Vakhrushev A.E.1, Temereva E.N.2* 2025. New data on early astogeny and microstructure of cystid in Patinella verrucaria (Bryozoa: Cyclostomata) // Invert. Zool. Vol.22. No.4. P.595–613 [in English].
1 Invertebrate Zoology Department, Lomonosov Moscow State University, Leninskie Gory 1-12, Moscow 119234 Russia.
2 Evolutionary Biology Department, Lomonosov Moscow State University, Leninskie Gory 1-12, Moscow 119234 Russia.
*Corresponding author
Elena Temereva: temereva@mail.ru ORCID https://orcid.org/0000-0001-7791-0553
Alexey Vakhrushev: a.e.vakhr@gmail.com ORCID https://orcid.org/0009-0003-9622-9212
doi: 10.15298/invertzool.22.4.06
ABSTRACT: Cyclostomatida is one of two groups of recent bryozoans with a skeleton of calcium carbonate.
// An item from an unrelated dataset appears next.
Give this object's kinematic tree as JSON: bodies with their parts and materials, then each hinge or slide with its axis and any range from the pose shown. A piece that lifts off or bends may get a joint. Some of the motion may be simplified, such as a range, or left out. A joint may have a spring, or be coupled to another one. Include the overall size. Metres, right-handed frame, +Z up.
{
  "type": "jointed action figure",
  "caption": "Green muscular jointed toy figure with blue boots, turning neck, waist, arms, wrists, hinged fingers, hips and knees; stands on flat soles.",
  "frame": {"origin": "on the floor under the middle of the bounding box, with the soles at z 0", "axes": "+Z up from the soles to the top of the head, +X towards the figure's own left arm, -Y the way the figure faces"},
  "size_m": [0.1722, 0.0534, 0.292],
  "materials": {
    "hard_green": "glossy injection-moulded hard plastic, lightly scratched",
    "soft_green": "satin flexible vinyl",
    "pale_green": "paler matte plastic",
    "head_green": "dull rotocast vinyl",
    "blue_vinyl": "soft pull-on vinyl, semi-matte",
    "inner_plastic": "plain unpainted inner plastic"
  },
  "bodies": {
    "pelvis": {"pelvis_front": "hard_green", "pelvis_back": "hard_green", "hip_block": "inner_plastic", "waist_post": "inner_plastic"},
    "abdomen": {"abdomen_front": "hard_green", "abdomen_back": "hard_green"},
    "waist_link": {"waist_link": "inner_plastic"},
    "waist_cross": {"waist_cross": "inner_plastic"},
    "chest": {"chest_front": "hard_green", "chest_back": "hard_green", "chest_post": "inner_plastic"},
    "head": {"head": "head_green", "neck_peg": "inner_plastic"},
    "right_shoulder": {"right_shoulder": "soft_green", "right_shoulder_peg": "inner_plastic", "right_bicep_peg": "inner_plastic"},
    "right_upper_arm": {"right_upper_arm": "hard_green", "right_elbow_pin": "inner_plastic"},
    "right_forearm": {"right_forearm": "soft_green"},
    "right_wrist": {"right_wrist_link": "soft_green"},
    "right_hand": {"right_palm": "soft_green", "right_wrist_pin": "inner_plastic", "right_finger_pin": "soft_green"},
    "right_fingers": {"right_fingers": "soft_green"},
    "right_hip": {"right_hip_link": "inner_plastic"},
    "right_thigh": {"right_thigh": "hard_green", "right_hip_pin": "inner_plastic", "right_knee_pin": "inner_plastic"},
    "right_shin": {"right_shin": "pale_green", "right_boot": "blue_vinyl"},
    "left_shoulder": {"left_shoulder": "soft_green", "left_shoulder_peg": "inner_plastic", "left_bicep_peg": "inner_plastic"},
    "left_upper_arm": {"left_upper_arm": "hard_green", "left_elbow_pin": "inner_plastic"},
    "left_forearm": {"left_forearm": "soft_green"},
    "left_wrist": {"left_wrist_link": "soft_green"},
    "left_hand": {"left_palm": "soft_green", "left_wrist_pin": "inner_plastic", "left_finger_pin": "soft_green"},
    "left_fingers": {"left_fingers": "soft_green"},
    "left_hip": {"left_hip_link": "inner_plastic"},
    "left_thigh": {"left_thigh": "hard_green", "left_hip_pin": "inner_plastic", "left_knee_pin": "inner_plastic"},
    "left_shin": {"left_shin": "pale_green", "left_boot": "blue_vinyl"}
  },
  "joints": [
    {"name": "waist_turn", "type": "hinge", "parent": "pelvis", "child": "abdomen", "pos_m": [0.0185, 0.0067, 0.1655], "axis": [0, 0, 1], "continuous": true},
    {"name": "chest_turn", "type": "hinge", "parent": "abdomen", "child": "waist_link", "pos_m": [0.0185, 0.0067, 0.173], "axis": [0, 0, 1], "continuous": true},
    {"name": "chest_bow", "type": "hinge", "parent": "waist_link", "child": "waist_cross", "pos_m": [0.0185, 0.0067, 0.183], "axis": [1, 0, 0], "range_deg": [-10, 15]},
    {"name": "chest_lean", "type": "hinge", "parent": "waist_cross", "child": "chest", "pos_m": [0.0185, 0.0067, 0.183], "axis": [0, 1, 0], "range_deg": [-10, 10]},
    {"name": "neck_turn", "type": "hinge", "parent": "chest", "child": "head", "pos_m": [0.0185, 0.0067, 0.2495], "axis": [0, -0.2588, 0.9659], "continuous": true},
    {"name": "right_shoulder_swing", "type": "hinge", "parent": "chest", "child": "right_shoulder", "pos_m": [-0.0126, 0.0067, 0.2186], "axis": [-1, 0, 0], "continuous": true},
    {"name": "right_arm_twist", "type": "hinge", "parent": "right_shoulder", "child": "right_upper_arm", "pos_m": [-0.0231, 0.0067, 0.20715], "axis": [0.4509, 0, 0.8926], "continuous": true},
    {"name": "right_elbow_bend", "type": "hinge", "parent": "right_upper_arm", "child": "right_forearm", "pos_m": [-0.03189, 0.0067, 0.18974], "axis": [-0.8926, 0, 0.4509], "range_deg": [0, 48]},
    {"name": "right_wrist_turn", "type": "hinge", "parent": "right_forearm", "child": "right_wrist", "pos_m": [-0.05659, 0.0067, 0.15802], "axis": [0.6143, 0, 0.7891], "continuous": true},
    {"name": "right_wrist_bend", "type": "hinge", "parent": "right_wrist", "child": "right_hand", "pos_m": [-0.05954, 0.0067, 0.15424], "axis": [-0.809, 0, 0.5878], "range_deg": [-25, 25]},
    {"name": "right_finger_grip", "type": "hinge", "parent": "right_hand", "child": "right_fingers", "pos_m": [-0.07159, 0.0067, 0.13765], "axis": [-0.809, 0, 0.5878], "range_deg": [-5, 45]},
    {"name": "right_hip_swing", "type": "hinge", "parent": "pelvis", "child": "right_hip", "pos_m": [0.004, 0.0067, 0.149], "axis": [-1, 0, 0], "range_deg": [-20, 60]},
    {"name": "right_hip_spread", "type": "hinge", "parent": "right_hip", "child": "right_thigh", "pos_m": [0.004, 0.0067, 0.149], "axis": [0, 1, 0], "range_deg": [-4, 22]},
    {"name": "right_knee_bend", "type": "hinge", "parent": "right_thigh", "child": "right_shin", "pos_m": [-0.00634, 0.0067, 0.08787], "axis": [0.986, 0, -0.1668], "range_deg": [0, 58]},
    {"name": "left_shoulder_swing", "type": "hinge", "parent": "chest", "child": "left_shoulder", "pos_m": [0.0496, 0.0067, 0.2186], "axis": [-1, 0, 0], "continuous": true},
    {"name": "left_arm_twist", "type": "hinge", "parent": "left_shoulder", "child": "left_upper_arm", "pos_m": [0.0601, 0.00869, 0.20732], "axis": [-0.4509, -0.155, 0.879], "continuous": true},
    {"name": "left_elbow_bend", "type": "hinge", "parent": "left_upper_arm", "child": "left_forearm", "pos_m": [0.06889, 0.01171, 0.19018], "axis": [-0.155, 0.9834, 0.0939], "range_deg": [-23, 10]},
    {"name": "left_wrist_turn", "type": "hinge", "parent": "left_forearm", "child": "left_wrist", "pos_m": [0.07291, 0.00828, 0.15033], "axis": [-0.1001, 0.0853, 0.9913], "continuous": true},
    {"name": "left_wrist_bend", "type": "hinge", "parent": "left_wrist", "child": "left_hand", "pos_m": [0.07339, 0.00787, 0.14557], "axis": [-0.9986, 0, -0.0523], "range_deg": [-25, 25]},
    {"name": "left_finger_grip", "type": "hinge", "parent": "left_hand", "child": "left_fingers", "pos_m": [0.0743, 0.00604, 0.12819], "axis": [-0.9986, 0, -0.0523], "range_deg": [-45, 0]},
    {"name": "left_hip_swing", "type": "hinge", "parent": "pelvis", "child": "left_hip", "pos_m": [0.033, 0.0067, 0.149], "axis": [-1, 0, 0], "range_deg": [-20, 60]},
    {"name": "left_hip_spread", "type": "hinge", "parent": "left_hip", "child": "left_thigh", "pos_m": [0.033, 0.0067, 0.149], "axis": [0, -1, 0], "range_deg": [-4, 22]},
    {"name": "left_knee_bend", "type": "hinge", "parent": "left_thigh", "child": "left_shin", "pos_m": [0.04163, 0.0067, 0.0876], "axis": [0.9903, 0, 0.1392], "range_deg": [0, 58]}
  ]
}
Unlike Cheilostomatida, the skeleton of cyclostome bryozoans has a small set of characters that can be used for identification and phylogenetic analysis. In this study, we used computed microtomography (mCT) and scanning electron microscopy (SEM) to deepen our understanding of the early stages of development and microstructural characteristics of representatives of the Lichenoporidae family using Patinella verrucaria as an example. The outer wall of the colony has a granular microstructure and is covered with a cuticle. In the inner colony walls, we registered three zones composed of only two fabrics: the accretion zone (with a granular fabric), the transition zone, and the zone of foliaceous crystallites (both with a foliated fabric). The inner wall of the colony has numerous outgrowths, or pustules, arranged in rows along the growing edge of the colony. They reach their maximum size at a certain distance from the colony centre and can be involved in the transport of materials within the colony. The process of skeletal formation in P. verrucaria is similar to that of other cyclostome bryozoans and resembles the process of biomineralization observed in Mollusca. Microscopic skeletal features are important identification characters at both the genus and species levels and also can be used to identify growth zones within a colony. Our data on the skeletal microstructure of the alveoli suggest that they are kenozooids. The study of young colony development using light microscopy and, for the first time, mCT confirmed two options of colony development relative to the growth direction of the first zooid: right- and left-directional scenarios. This phenomenon exemplifies the enantiomorphic colonies recorded in recent cyclostomes. The two mirror types of early colony development have a ratio of 470 (right):394 (left), suggesting either a genetic determination of growth or a significant influence of the physical characteristics of the substrate on colony development.
KEY WORDS: colony development, computer microtomography, scanning electron microscopy, enantiomorphy, symmetry features, Lichenoporidae, White Sea.